La questione della revoca delle sanzioni economiche imposte dall’Unione Europea alla Siria è al centro di un acceso dibattito politico e diplomatico. I ministri degli Esteri dell’UE sono in procinto di discutere una possibile strategia per l’allentamento graduale delle restrizioni, in linea con un approccio condizionale delineato dall’Alta rappresentante per la politica estera, Kaja Kallas, durante una recente visita in Turchia.
Un approccio graduale con riserva
Secondo quanto dichiarato dalla stessa Kallas, la strategia europea prevede un alleggerimento progressivo delle sanzioni qualora il governo siriano compia passi concreti nella giusta direzione, soprattutto in termini di ricostruzione e transizione politica inclusiva. Tuttavia, l’UE intende mantenere un “meccanismo di riserva”, con la possibilità di reintrodurre le misure punitive qualora si registrassero sviluppi negativi. “Il futuro della Siria è sia promettente che fragile. Per questo è necessario valutare con attenzione ogni mossa”, ha sottolineato Kallas, ribadendo l’importanza di una concertazione con partner regionali e internazionali come Turchia, Stati Uniti e Regno Unito.

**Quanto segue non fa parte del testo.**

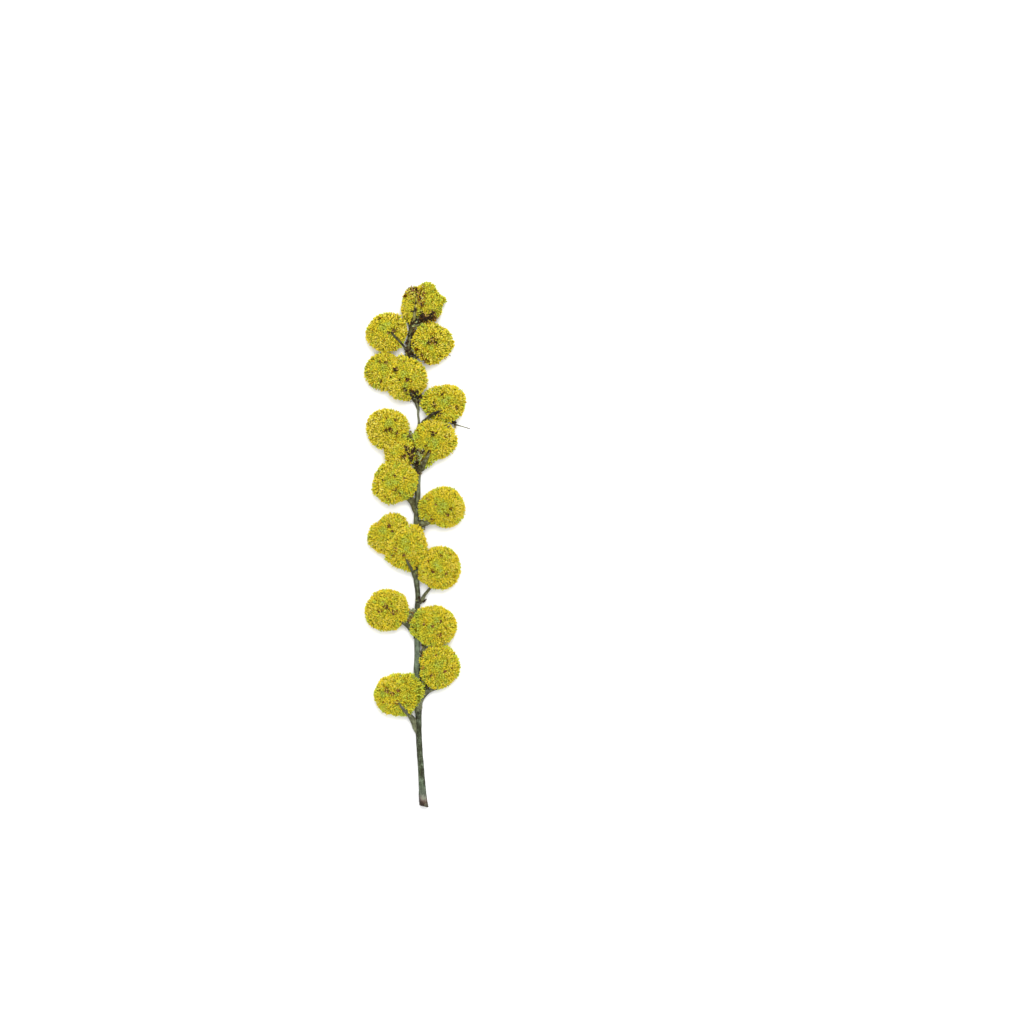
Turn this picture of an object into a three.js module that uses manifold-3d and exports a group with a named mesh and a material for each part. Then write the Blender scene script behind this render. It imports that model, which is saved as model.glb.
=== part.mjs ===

Le posizioni della Svizzera e del Medio Oriente
Parallelamente, il capo del Dipartimento federale degli affari esteri svizzero, Ignazio Cassis, ha dichiarato che le sanzioni svizzere contro la Siria rimarranno in vigore “per il momento”. Durante il Forum Economico Mondiale di Davos, Cassis ha manifestato scetticismo riguardo alle intenzioni del governo siriano, definendo “molto vaghe” le risposte del ministro degli Esteri siriano, Asaad al-Shaibani, in merito a un processo di transizione politica inclusiva.
Dal canto suo, al-Shaibani ha ribadito che la revoca delle sanzioni è una priorità per la stabilità della Siria, sottolineando che tali misure, inizialmente introdotte per colpire il regime di Bashar al-Assad, oggi si stanno rivelando controproducenti per la popolazione siriana. “La rimozione delle sanzioni economiche è la chiave per la stabilità della Siria”, ha dichiarato il ministro durante un incontro con l’ex primo ministro britannico Tony Blair.
La Dichiarazione di Riad
Un ulteriore sviluppo significativo è rappresentato dalla Dichiarazione sulla Siria firmata a Riad da rappresentanti di 14 paesi arabi ed europei, oltre che da Stati Uniti, Unione Europea e Nazioni Unite. Il documento pone l’accento sulla necessità di garantire la stabilità e l’integrità territoriale del Paese, promuovendo un processo di transizione politica inclusiva che rappresenti tutte le forze politiche e sociali.
Il ministro degli Esteri saudita, principe Faisal bin Farhan, ha sottolineato che la revoca delle sanzioni è cruciale per facilitare gli sforzi internazionali nella ricostruzione e nella transizione politica. L’appello si collega al recente provvedimento statunitense “Syria General License 24”, che prevede alcune esenzioni dalle sanzioni economiche per favorire specifici interventi umanitari e di sviluppo.
Le sfide e le prospettive future
Nonostante le aperture, restano numerose sfide sul cammino verso una stabilità duratura in Siria. I rappresentanti presenti a Riad hanno espresso preoccupazione per la situazione di sicurezza lungo i confini, in particolare per le incursioni israeliane in alcune aree sensibili come la provincia di Quneitra. Inoltre, il contesto politico interno è ancora segnato da profonde divisioni e dall’eredità del regime di Assad.
Mentre l’UE e i partner internazionali si preparano a valutare i prossimi passi, appare chiaro che qualsiasi allentamento delle sanzioni sarà strettamente legato a progressi tangibili sul fronte politico e umanitario. Come evidenziato dalla stessa Kallas, “è fondamentale osservare risultati concreti prima di procedere ulteriormente”. La riunione dell’UE rappresenterà quindi un banco di prova cruciale per definire la posizione europea su un tema di enorme rilevanza geopolitica.